The one thing she regrets is not realizing how unhappy her son was in Kopan. "If I were to do it again, I would check more carefully on how he was doing," she said. Yet she still speaks as though, in abandoning the monastery for America, he had traded his birthright for a mess of pottage.

"He spoke perfect Llasa Tibetan, which is like the king's English," she said. "He could have been a translator for His Holiness [the Dalai Lama] or ancient texts. It wasn't his karma, and I have accepted that, but such a life would be extraordinary, to be in the presence of great masters, as opposed to living a normal, everyday, ordinary life."

Albert Greenberg, 81, of Los Angeles, is devoted to his nephew but speaks with outrage at his sister-in-law's family.

"I can't look at the bright side of that family," he said by telephone. "My family was poor and dysfunctional, but they loved their kids. Her family was wealthy and talented, but more screwed up than we were. They had no love in that family. What Daja and Phuni have done for themselves, all that is in spite of what happened to him."

In 2003, through a friend, Meston made contact with Clare Ansberry, the Pittsburgh bureau chief of The Wall Street Journal. She wrote a story about him in 2005, and acted as coauthor of the book.

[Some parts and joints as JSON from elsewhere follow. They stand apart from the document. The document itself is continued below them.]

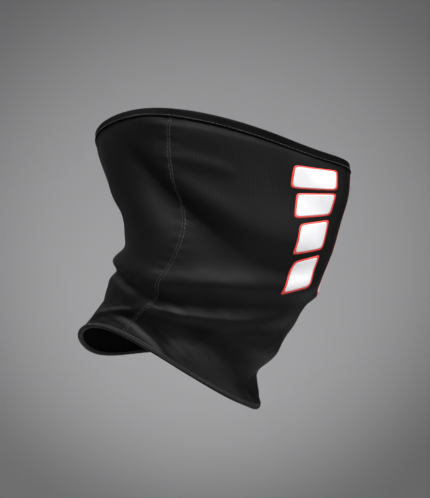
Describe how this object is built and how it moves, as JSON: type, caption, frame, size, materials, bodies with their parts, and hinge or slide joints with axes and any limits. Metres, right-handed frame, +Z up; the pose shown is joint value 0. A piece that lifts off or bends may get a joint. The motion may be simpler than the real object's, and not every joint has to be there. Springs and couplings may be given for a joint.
{
  "type": "neck gaiter",
  "caption": "Lined stretch-fabric neck gaiter in its worn shape, a sewn tube from the neck up over the nose, with folded edge strips and printed cheek bars.",
  "frame": {"origin": "centre of the neck opening, on the line through the middle of the neck hem", "axes": "+Z up along the wearer's body, the wearer faces -Y, and the wearer's right side is -X"},
  "size_m": [0.149, 0.2287, 0.2172],
  "materials": {
    "shell_fabric": "matt fine-knit stretch polyester, near black with a faint grey sheen",
    "brushed_lining": "short brushed fleece, black",
    "edge_strip": "tight knit strip folded over the edge, black",
    "elastic": "covered elastic tape, dark grey",
    "thread": "spun polyester thread, charcoal",
    "print_border": "thin matt screen-print ink, red",
    "print_fill": "thin matt screen-print ink, white",
    "label_tape": "woven satin tape, blank, pale grey"
  },
  "bodies": {
    "root": {"front_shell_panel": "shell_fabric", "back_shell_panel": "shell_fabric", "front_lining_panel": "brushed_lining", "back_lining_panel": "brushed_lining", "top_band_front": "edge_strip", "top_band_back": "edge_strip", "top_elastic_tape": "elastic", "neck_hem_front": "edge_strip", "neck_hem_back": "edge_strip", "right_seam_front_stitch_row": "thread", "right_seam_back_stitch_row": "thread", "right_seam_looper_thread": "thread", "left_seam_front_stitch_row": "thread", "left_seam_back_stitch_row": "thread", "left_seam_looper_thread": "thread", "top_band_stitch_row": "thread", "neck_hem_upper_stitch_row": "thread", "neck_hem_lower_stitch_row": "thread", "right_print_border": "print_border", "right_print_fill": "print_fill", "left_print_border": "print_border", "left_print_fill": "print_fill", "care_label": "label_tape"}
  },
  "joints": []
}
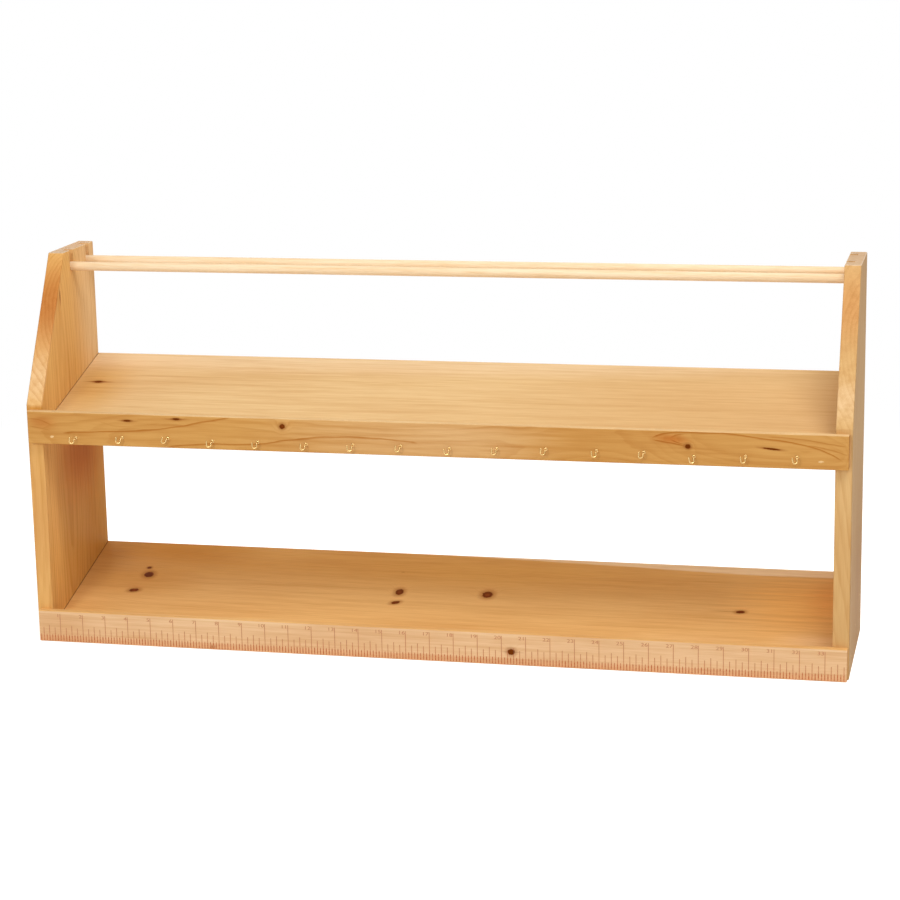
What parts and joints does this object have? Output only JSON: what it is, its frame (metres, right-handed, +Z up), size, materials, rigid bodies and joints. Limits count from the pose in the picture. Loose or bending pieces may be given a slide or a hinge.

Now that he knows his life story, Daja Meston makes no harsh judgments. The nearest he comes to criticizing his mother is to say, "To be compassionate, you also have to be wise. You can be compassionate and still make a lot of mistakes." He is close to her, and also visits his father several times a year. His and Phuni's home is filled with his father's strange and beautiful artwork.

"The gift of all this," he said, "is the piecing together for myself, and getting to a place where I am comfortable, whether it's understanding my fears, or understanding my parents and all the contradictions, and saying, 'That is life.' Life is a messy business."